Indeed you're missing a test for this.

You need to handle your operand_segment_size manually.

See https://github.com/llvm/llvm-project/blob/b1e1bbae0e30c89251940efb0780eee6a1b79ecd/mlir/include/mlir/Dialect/StandardOps/IR/Ops.td#L226
and https://github.com/llvm/llvm-project/blob/118a71565462db41cab1dbb0349200627d6e8524/mlir/lib/Interfaces/ViewLikeInterface.cpp#L161 if you need an example.

127

I'd move the examples after the textual description.

mlir/test/Dialect/Linalg/roundtrip.mlir
21

Please add an asymmetrical test as discussed above.

This revision now requires changes to proceed.Jan 20 2021, 12:55 PM
hanchung updated this revision to Diff 318231.Jan 21 2021, 9:00 AM

Address comments

  • Use AttrSizedOperandSegments trait
  • Add an asymmetrical test
  • Add couple extra builders
  • Add operands description
  • Move examples after the textual description
hanchung marked 3 inline comments as done.Jan 21 2021, 9:00 AM

This looks good.
Can you please add one test per verifier failure to test/Dialect/Linalg/invalid.mlir ?
Once these are in, this is good to go.

Thanks @hanchung !

hanchung updated this revision to Diff 318291.Jan 21 2021, 12:53 PM

Add one more test to invalid.mlir

This looks good.
Can you please add one test per verifier failure to test/Dialect/Linalg/invalid.mlir ?
Once these are in, this is good to go.

Thanks @hanchung !

Added one more test.

The only missing one is for multiple blocks. I think it is not easy to test in invalid.mlir because the parser doesn't parse two regions.

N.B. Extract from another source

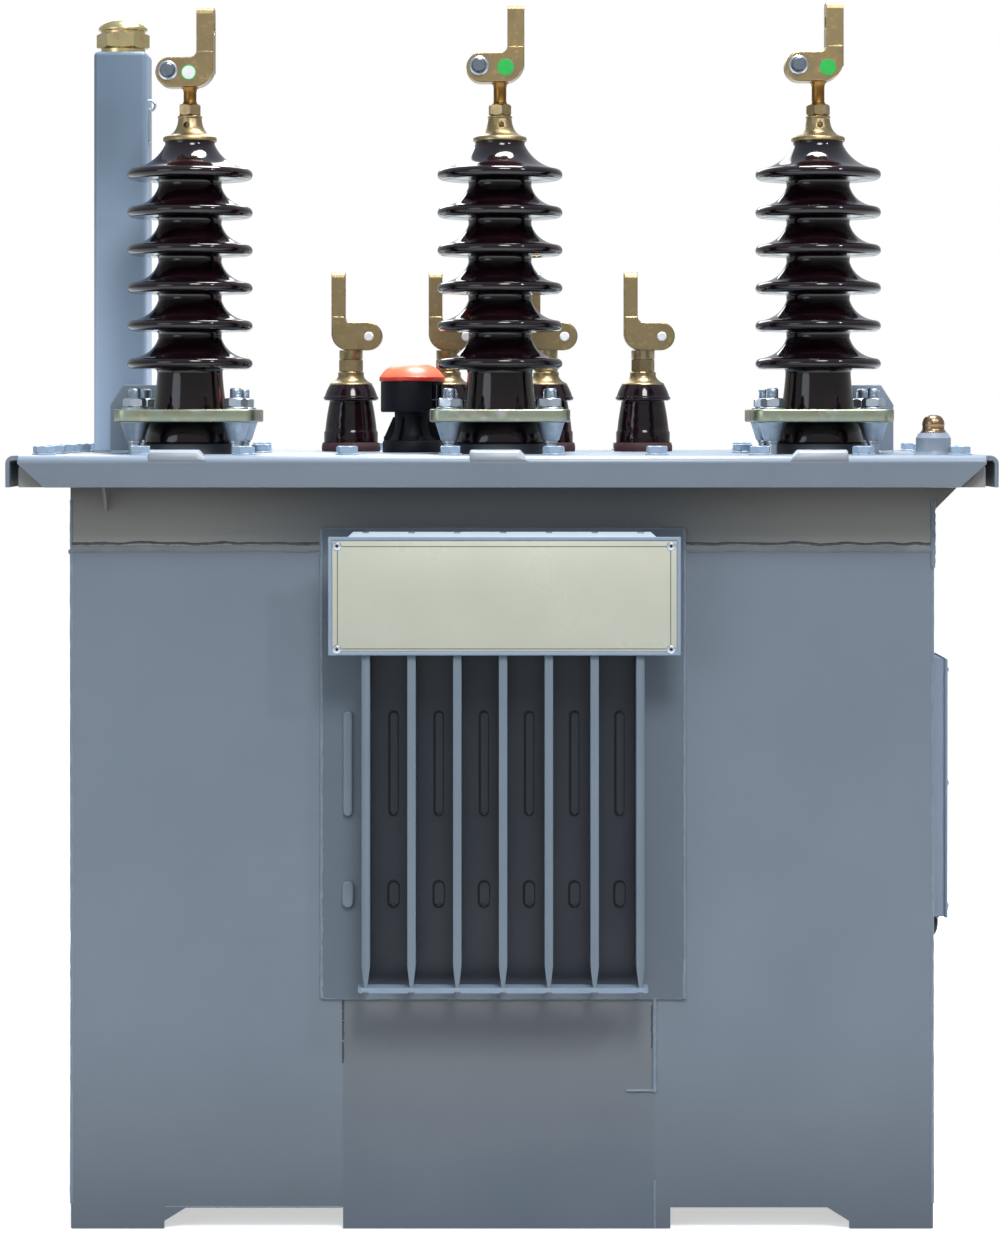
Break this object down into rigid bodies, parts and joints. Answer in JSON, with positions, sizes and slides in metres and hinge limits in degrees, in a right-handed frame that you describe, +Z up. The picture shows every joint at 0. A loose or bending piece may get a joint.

hanchung updated this revision to Diff 318295.Jan 21 2021, 1:06 PM

Add no block test

This looks good.
Can you please add one test per verifier failure to test/Dialect/Linalg/invalid.mlir ?
Once these are in, this is good to go.

Thanks @hanchung !

Added one more test.

The only missing one is for multiple blocks. I think it is not easy to test in invalid.mlir because the parser doesn't parse two regions.

I was wrong, added.

nicolasvasilache accepted this revision.Jan 21 2021, 1:29 PM
This revision was not accepted when it landed; it landed in state Needs Review.Jan 21 2021, 10:16 PM
This revision was automatically updated to reflect the committed changes.